Primary Category: Literature / Nonfiction

Genre: Biography

Summary:

In four lengthy chapters, the biographies of Haydn, Mozart, Beethoven, and Schubert are carefully presented. Special attention is given to health, both physical and psychological, throughout life and at its end. Autopsy information is included. In particular, the author emphasizes the impact of illness on the composers' relationships with family members and doctors, and on their musical composition.

Evidence is derived from a wealth of primary sources, often with long citations from letters, poetry, musical scores, prescriptions, diaries, the remarkable "chat books" of Beethoven. Neumayr also takes on the host of other medical biographers who have preceded him in trying to retrospectively 'diagnose' these immortal dead.

Late eighteenth- and early nineteenth-century Vienna emerges as a remarkable city of musical innovation and clinical medicine. The composers' encounters with each other link these biographies. Similarly, many patrons, be they aristocrats or physicians, appear in more than one chapter, such as the Esterhazy family and Dr Anton Mesmer.

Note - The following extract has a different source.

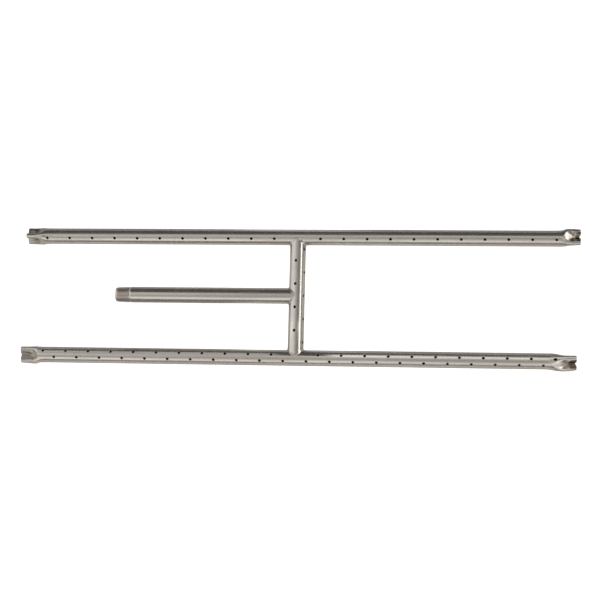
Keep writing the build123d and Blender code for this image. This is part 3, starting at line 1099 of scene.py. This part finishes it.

The disease concepts of the era, prevalent infections, and preferred therapies are treated with respect. Rigid public health rules in Vienna concerning burial practices meant that ceremonies could not take place in cemeteries and may explain why some unusual information is available and why other seemingly simple facts are lost.

Biographical information about the treating physicians is also given, together with a bibliography of secondary sources, and an index of specific works of music cited.